--- Start ---

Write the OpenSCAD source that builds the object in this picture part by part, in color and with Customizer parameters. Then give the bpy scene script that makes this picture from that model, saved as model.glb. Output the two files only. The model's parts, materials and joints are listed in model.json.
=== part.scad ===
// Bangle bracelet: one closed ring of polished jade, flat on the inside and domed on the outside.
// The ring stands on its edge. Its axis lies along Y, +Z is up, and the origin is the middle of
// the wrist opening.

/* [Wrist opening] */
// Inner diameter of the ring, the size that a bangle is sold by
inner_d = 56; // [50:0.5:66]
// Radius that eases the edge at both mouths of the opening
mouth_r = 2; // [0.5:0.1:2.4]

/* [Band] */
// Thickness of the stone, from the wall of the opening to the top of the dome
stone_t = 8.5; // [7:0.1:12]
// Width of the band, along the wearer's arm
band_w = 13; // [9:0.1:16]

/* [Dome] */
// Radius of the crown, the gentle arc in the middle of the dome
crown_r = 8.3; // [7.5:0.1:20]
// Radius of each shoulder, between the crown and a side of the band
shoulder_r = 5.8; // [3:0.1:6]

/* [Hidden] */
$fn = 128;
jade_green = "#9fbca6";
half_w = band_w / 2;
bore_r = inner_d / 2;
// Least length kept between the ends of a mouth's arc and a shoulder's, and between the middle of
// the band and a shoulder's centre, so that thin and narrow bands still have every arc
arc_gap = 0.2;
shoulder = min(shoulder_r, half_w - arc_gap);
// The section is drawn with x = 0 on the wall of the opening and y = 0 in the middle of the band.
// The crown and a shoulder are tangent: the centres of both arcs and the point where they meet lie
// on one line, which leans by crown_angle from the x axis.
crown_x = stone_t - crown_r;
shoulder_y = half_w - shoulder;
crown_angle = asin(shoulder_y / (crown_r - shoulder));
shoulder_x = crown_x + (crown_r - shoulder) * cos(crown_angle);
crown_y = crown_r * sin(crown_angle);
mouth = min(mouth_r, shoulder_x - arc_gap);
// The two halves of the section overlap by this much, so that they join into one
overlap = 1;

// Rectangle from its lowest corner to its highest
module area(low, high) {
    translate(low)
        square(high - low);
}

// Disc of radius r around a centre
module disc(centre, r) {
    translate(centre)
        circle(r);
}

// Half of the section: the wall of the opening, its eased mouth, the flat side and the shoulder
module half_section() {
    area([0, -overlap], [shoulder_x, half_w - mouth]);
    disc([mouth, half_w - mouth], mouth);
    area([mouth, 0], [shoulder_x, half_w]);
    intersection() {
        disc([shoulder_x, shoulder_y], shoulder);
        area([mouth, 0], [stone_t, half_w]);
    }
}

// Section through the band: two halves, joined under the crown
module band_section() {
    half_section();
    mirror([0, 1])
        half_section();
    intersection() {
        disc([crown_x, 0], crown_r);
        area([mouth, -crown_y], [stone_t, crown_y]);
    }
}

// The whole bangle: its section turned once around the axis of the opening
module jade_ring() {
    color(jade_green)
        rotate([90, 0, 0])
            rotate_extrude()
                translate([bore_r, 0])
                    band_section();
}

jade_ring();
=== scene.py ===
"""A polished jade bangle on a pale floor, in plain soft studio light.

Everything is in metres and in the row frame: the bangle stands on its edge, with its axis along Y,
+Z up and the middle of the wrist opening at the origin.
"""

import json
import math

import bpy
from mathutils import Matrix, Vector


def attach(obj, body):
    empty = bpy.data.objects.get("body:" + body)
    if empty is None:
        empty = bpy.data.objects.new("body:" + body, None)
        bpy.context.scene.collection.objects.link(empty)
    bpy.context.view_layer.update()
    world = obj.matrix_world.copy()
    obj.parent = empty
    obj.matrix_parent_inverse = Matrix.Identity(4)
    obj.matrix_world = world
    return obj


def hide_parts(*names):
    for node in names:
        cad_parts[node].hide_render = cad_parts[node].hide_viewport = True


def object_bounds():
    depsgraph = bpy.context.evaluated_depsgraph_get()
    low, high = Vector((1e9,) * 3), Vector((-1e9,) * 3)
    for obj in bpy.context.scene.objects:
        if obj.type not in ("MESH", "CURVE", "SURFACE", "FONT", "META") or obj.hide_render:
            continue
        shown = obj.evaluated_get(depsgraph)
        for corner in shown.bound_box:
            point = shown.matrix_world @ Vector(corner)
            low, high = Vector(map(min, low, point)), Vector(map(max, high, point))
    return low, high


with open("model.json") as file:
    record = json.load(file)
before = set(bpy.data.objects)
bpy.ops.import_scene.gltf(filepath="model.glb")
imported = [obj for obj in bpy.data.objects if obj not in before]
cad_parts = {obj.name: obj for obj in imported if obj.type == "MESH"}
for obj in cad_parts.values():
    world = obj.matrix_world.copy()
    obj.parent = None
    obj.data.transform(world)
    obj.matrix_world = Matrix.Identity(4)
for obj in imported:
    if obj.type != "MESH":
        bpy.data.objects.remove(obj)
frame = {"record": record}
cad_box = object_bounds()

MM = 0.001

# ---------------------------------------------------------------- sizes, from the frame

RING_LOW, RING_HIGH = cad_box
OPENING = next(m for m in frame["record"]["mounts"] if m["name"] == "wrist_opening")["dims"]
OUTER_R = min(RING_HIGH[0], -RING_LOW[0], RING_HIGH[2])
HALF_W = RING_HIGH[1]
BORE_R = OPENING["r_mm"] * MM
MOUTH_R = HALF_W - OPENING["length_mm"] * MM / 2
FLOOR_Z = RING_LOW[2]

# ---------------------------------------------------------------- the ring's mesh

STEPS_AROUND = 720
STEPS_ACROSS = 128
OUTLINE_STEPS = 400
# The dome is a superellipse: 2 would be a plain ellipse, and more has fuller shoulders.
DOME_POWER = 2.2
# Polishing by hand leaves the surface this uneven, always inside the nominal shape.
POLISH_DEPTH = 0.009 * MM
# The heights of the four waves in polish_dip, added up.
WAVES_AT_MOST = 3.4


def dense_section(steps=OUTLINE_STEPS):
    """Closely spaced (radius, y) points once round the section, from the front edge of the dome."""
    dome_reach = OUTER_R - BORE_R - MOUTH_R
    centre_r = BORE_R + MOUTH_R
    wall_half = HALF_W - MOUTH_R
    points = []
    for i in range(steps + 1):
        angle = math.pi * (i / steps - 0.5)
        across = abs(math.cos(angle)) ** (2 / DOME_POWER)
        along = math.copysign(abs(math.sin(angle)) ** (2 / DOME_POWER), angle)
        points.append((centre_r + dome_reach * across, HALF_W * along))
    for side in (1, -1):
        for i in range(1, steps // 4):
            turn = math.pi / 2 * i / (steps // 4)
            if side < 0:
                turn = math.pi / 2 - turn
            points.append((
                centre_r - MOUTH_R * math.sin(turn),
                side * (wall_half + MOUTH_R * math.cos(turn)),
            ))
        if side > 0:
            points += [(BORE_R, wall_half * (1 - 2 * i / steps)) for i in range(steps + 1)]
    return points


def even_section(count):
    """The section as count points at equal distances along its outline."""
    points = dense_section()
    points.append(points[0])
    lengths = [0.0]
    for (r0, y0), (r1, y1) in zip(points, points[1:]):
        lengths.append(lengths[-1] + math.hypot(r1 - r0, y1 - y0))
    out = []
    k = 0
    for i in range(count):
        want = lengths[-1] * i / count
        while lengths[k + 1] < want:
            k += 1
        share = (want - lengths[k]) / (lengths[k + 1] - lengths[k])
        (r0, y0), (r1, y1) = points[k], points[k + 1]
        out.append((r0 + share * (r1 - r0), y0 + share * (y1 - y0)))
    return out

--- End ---

Return exactly the lines from the line that has "axis of the opening" to the line that has "obj.matrix_world = world", both of them included.

> **Complete answer**:
// The whole bangle: its section turned once around the axis of the opening
module jade_ring() {
    color(jade_green)
        rotate([90, 0, 0])
            rotate_extrude()
                translate([bore_r, 0])
                    band_section();
}

jade_ring();
=== scene.py ===
"""A polished jade bangle on a pale floor, in plain soft studio light.

Everything is in metres and in the row frame: the bangle stands on its edge, with its axis along Y,
+Z up and the middle of the wrist opening at the origin.
"""

import json
import math

import bpy
from mathutils import Matrix, Vector


def attach(obj, body):
    empty = bpy.data.objects.get("body:" + body)
    if empty is None:
        empty = bpy.data.objects.new("body:" + body, None)
        bpy.context.scene.collection.objects.link(empty)
    bpy.context.view_layer.update()
    world = obj.matrix_world.copy()
    obj.parent = empty
    obj.matrix_parent_inverse = Matrix.Identity(4)
    obj.matrix_world = world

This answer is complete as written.